Thursday, September 07, 2006

Indecisiveness...

I used to pride myself on my spontaneity. In highschool I just do things suddenly whenever I wanted to without a second thought. One time I bought bacon just because I saw someone buying when I passed the meat store, and another time bought a large watermelon while we were doing our Visita Eglesia. I did things just for the heck of it. Now I wonder why did I become so indecisive lately. Why has hesitation replaced my impulsive nature?

I realized this as I watch countless jeeps pass by day by day, wondering why did I not get on that one, or the one before it, or the one that came after it. I let them
pass by without even considering of pulling them over, even if I know that its hard to get a jeep to Cubao.

Today was the same day. I boarded perhaps the 6th jeep for Cubao I saw, and I felt lucky to be a little early to be on my way to school. A woman went down in front of Vista Verde, and as the jeep sped away two men noticed that she dropped her coin purse which she dropped on the floor beside me. I was the one who picked it up, and one man said that I should go down and give it to her. I thought about it, watching the woman walk hurriedly off as we sped farther away.

A good person should, any half-decent person would, and an impulsive guy wouldn’t even think about it.
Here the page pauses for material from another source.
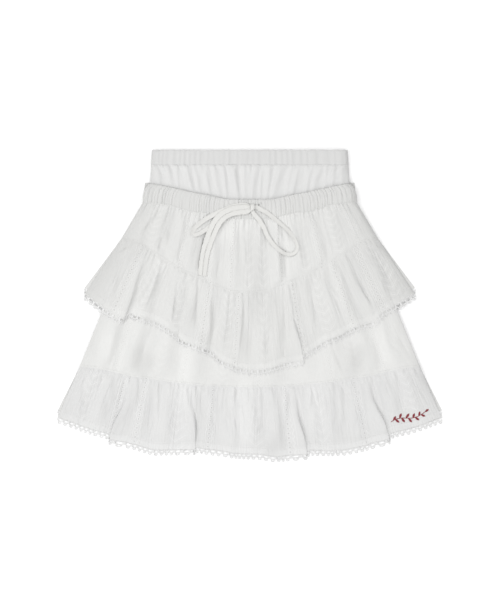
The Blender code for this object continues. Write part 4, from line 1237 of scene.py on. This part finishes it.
# ================================================================ cloth pieces
# Each piece's grid, then its cloth laid out flat: half its width on the skirt, how much
# wider its cut is, and its length
Flat = namedtuple("Flat", "half_width gather length")
Hem = namedtuple("Hem", "line half_width")
ClothPiece = namedtuple(
    "ClothPiece", "name node surface columns rows flat slot material stripes side hem thickness",
    defaults=[SideShade(10.0, 0.4), None, CLOTH])
CLOTH_PIECES = [
    ClothPiece("inner_casing", "inner_casing_front", casing_front, 300, 14,
               Flat(230.0, 1.0, CASING_DROP), "plain_cotton", CASING_COTTON, [],
               SideShade(5.0, 0.7), thickness=CASING_CLOTH),
    ClothPiece("inner_yoke", "inner_yoke_front", yoke_front, 320, 40,
               Flat(230.0, 1.0, 80.0), "plain_cotton", PLAIN_COTTON, [], SideShade(6.0, 0.7)),
    ClothPiece("waistband", "waistband_front", waistband_front, 620, 22,
               Flat(200.0, 1.0, BAND_DROP), "patterned_cotton", BAND_COTTON,
               UPPER_PANEL_STRIPES, SideShade(8.0, 0.7), thickness=BAND_CLOTH),
    ClothPiece("upper_panel", "upper_panel_front", upper_panel_front, 520, 62,
               Flat(SEAM_HALF_WIDTH, 1.2, UPPER_PANEL_DROP), "patterned_cotton",
               PANEL_COTTON, UPPER_PANEL_STRIPES, SideShade(17.0, 0.9)),
    ClothPiece("upper_ruffle", "upper_ruffle_front", upper_ruffle_front, 640, 64,
               Flat(RUFFLE_HALF_WIDTH, 1.3, 112.0), "patterned_cotton", RUFFLE_COTTON,
               UPPER_RUFFLE_STRIPES, SideShade(21.0, 0.95), Hem(upper_hem, RUFFLE_HALF_WIDTH)),
    ClothPiece("lower_panel", "lower_panel_front", lower_panel_front, 320, 56,
               Flat(UNDER_SEAM_HALF_WIDTH, 1.1, 210.0), "patterned_cotton", UNDER_COTTON,
               LOWER_PANEL_STRIPES, SideShade(13.0, 0.5)),
    ClothPiece("lower_ruffle", "lower_ruffle_front", lower_ruffle_front, 700, 54,
               Flat(HEM_HALF_WIDTH, 1.35, 96.0), "patterned_cotton", LOWER_COTTON,
               LOWER_RUFFLE_STRIPES, SideShade(20.0, 0.45), Hem(hem, HEM_HALF_WIDTH)),
    ClothPiece("back_casing", "inner_casing_back", back_casing, 180, 8,
               Flat(260.0, 1.2, 48.0), "plain_cotton", PLAIN_COTTON, LOWER_RUFFLE_STRIPES),
    ClothPiece("back_yoke", "inner_yoke_back", back_yoke, 180, 24,
               Flat(260.0, 1.2, 65.0), "plain_cotton", PLAIN_COTTON, LOWER_RUFFLE_STRIPES),
    ClothPiece("back_waistband", "waistband_back", back_waistband, 300, 10,
               Flat(260.0, 1.2, 52.0), "patterned_cotton", BAND_COTTON, LOWER_RUFFLE_STRIPES),
    ClothPiece("back_upper_panel", "upper_panel_back", back_upper_panel, 240, 26,
               Flat(260.0, 1.2, 115.0), "patterned_cotton", PANEL_COTTON, LOWER_RUFFLE_STRIPES),
    ClothPiece("back_upper_ruffle", "upper_ruffle_back", back_upper_ruffle, 280, 28,
               Flat(260.0, 1.2, 110.0), "patterned_cotton", RUFFLE_COTTON, LOWER_RUFFLE_STRIPES,
               hem=Hem(back_upper_hem, RUFFLE_HALF_WIDTH)),
    ClothPiece("back_lower_panel", "lower_panel_back", back_lower_panel, 160, 30,
               Flat(260.0, 1.2, 185.0), "patterned_cotton", PANEL_COTTON, LOWER_RUFFLE_STRIPES),
    ClothPiece("back_lower_ruffle", "lower_ruffle_back", back_lower_ruffle, 300, 24,
               Flat(260.0, 1.2, 95.0), "patterned_cotton", RUFFLE_COTTON, LOWER_RUFFLE_STRIPES,
               hem=Hem(back_hem, HEM_HALF_WIDTH)),
]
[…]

But even I was surprised when the words "Eh malayo na ho sya eh" came out of my mouth instead of "Para". The man asked me to look how much was inside, and to my astonishment there was more than a hundred inside, Php143.24 to be exact. He said, “ihabol mo,baka wala syang pamasahe”. We already sped a good distance away, and it was only then that it kicked in my brain that I should indeed give it back. I immediately went down and ran, looking for the woman who dropped the money I was holding. I reached the gate and continued towards the tricycle station.

I saw a woman there, but I thought that she wasn’t the one. I thought for half a second if it was her but before I made up my mind she already boarded a trike and went off. I continued to look, asking the guard and even a vendor if they saw a woman.(Of course they all saw a woman, we were all at the front of a busy village).

And then I gave up. I can’t spend the whole morning looking for a woman I didn’t even see clearly to recognize. I didn’t even know what she was wearing. And now, because of my indecisiveness I earned 143 pesos in guilt-money, what could be perhaps that woman’s marketing budget, fare, money to buy medicine. The money is still with me, because I’m afraid to touch it. Why did I hesitate? I should have chased after the woman instead of resigning and saying that she already is too far away. I could still have caught up with her. She could even be the woman I saw in the station, if only I asked instead of stand there and watch her board the trike. And now I have 143 pesos and twenty five cents of money that isn’t mine, which I don’t know what I will do with, all because of a moment of hesitation.